#### ROWS:
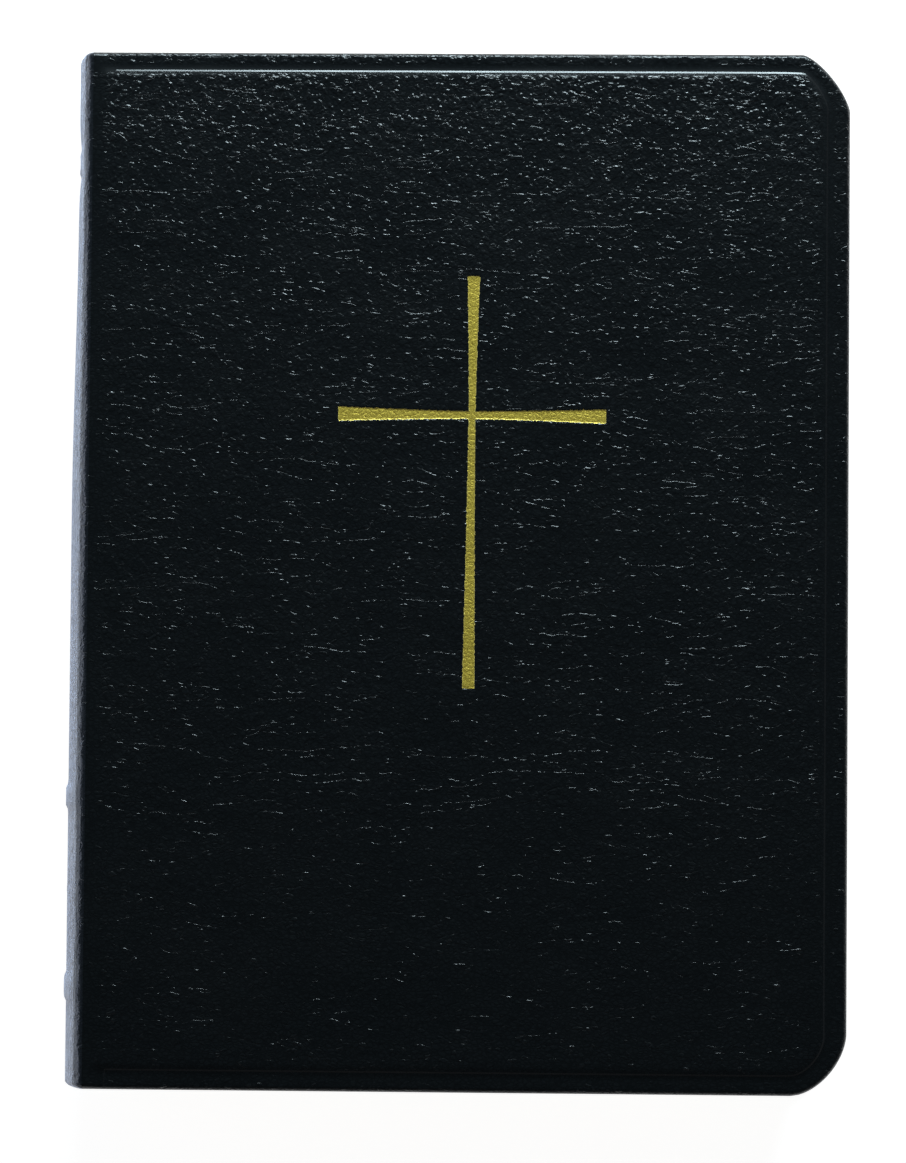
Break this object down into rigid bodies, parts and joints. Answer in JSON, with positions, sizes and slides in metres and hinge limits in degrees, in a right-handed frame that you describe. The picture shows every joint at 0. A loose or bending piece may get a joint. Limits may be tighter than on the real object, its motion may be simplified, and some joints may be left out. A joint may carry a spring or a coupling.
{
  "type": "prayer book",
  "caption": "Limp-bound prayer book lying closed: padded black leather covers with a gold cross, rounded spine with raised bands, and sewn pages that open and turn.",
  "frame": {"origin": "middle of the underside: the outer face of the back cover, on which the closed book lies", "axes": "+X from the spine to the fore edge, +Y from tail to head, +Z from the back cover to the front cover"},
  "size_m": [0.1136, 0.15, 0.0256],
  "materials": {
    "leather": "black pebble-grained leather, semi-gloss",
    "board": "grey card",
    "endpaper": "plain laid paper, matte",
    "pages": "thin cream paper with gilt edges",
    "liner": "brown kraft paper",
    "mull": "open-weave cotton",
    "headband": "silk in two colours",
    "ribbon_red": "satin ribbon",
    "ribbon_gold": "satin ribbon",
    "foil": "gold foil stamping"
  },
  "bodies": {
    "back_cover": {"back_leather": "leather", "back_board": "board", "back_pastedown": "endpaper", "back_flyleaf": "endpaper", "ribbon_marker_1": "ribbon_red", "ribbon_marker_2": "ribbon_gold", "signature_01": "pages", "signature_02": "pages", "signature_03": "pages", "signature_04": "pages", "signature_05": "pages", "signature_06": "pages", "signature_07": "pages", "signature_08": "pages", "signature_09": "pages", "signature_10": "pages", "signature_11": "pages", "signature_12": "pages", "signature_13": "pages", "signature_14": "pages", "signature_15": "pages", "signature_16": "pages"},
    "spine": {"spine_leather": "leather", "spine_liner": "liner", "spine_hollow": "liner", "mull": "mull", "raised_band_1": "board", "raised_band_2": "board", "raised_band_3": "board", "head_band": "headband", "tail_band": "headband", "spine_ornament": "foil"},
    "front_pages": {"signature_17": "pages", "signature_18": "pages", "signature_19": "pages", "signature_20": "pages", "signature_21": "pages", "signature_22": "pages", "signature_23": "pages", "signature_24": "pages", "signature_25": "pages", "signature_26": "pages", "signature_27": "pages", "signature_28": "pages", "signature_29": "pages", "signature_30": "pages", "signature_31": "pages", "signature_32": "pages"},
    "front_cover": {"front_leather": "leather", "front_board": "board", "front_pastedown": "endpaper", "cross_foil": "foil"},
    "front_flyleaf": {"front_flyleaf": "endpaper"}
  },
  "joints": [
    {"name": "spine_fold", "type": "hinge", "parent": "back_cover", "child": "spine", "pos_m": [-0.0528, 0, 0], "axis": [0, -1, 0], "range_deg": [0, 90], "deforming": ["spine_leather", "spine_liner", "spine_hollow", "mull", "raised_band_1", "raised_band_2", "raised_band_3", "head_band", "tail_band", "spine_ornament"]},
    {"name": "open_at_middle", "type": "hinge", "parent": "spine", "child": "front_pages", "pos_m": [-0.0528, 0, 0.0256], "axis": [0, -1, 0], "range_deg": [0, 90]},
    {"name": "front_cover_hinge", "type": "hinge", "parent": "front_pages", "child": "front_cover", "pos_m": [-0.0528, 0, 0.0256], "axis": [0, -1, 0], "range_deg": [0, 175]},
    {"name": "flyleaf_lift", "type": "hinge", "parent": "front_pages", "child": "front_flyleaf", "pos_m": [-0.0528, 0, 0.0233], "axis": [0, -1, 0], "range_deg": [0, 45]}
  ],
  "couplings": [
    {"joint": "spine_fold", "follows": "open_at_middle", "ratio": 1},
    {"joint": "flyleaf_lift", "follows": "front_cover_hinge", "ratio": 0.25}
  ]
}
* * *
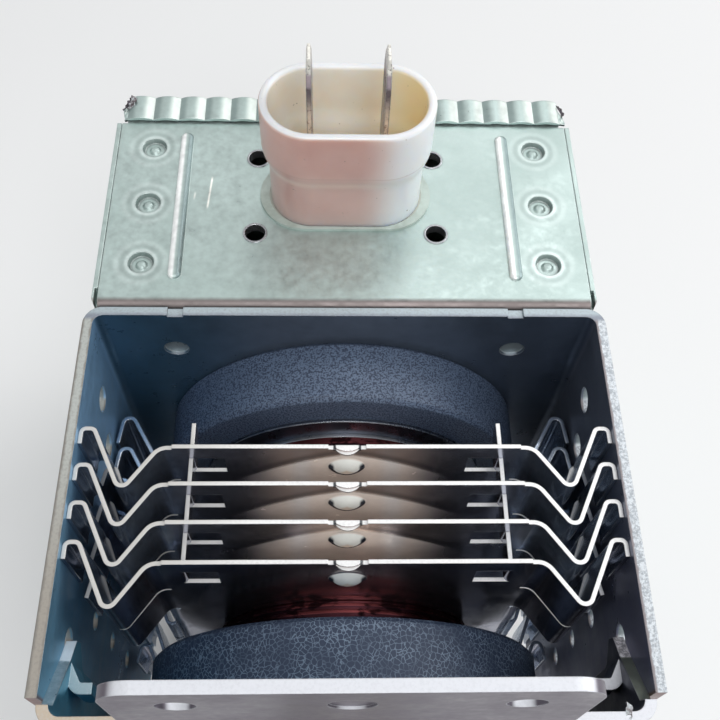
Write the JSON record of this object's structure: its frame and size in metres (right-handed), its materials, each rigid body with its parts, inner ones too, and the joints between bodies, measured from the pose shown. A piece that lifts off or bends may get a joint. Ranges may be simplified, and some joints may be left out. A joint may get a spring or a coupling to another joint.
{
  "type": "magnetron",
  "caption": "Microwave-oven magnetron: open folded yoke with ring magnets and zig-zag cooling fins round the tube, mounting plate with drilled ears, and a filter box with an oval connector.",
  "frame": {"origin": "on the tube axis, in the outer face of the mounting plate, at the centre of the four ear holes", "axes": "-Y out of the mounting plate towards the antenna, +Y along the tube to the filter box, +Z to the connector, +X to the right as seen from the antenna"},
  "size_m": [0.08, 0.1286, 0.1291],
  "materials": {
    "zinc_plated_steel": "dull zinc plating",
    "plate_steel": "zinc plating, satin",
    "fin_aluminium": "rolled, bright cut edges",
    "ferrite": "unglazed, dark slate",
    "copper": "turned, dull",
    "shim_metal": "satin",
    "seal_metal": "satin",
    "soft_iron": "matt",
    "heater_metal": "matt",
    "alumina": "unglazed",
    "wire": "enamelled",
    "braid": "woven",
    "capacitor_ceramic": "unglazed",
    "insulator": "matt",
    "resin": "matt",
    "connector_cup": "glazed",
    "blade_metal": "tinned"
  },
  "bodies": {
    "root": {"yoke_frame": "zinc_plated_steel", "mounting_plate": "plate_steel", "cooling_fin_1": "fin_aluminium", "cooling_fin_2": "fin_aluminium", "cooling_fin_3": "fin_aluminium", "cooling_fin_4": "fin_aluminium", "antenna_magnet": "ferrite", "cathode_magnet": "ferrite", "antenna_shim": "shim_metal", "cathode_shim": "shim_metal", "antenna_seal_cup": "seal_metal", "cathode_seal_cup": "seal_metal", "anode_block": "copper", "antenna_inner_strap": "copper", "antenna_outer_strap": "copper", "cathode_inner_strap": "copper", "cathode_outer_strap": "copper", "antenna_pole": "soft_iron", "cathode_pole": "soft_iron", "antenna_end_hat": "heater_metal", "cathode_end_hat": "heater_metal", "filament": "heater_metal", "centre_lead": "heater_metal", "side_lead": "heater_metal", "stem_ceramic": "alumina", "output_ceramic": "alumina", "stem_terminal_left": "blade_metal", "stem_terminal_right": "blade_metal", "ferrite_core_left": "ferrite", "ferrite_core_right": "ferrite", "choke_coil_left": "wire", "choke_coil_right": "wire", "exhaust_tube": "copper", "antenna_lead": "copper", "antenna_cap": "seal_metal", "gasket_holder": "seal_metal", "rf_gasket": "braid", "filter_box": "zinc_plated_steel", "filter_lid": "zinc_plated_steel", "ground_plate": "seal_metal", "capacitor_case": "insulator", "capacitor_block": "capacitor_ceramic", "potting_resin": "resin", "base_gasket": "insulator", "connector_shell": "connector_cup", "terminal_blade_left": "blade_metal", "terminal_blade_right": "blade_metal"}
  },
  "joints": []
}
...
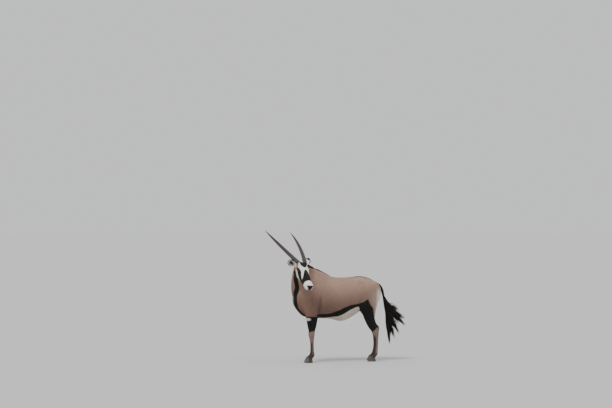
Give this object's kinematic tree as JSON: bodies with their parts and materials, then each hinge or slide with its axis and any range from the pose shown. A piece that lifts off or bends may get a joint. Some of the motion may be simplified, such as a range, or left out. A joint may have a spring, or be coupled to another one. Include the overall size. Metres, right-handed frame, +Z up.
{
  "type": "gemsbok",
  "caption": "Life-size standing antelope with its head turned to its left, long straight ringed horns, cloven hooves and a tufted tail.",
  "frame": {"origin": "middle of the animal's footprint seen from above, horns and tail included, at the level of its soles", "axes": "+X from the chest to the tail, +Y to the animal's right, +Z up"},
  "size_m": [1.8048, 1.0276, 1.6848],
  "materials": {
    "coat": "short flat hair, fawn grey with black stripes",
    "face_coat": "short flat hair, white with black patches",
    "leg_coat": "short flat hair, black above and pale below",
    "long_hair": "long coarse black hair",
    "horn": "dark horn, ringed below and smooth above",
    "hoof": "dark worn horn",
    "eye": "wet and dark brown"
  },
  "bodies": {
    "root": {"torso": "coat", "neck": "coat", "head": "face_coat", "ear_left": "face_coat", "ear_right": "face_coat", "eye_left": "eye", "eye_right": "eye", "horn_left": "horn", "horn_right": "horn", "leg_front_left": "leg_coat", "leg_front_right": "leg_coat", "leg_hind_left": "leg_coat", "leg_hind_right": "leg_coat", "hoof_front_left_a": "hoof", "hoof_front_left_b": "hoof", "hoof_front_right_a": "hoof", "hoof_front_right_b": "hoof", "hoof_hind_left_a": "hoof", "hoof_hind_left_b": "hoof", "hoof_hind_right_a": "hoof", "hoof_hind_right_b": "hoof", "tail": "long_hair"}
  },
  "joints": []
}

#### INSTRUCTIONS TO FOLLOW:
Locate the lines above that hold the word "piece". Show every one of them.

#### COMPLETED TASK:
Break this object down into rigid bodies, parts and joints. Answer in JSON, with positions, sizes and slides in metres and hinge limits in degrees, in a right-handed frame that you describe. The picture shows every joint at 0. A loose or bending piece may get a joint. Limits may be tighter than on the real object, its motion may be simplified, and some joints may be left out. A joint may carry a spring or a coupling.
Write the JSON record of this object's structure: its frame and size in metres (right-handed), its materials, each rigid body with its parts, inner ones too, and the joints between bodies, measured from the pose shown. A piece that lifts off or bends may get a joint. Ranges may be simplified, and some joints may be left out. A joint may get a spring or a coupling to another joint.
Give this object's kinematic tree as JSON: bodies with their parts and materials, then each hinge or slide with its axis and any range from the pose shown. A piece that lifts off or bends may get a joint. Some of the motion may be simplified, such as a range, or left out. A joint may have a spring, or be coupled to another one. Include the overall size. Metres, right-handed frame, +Z up.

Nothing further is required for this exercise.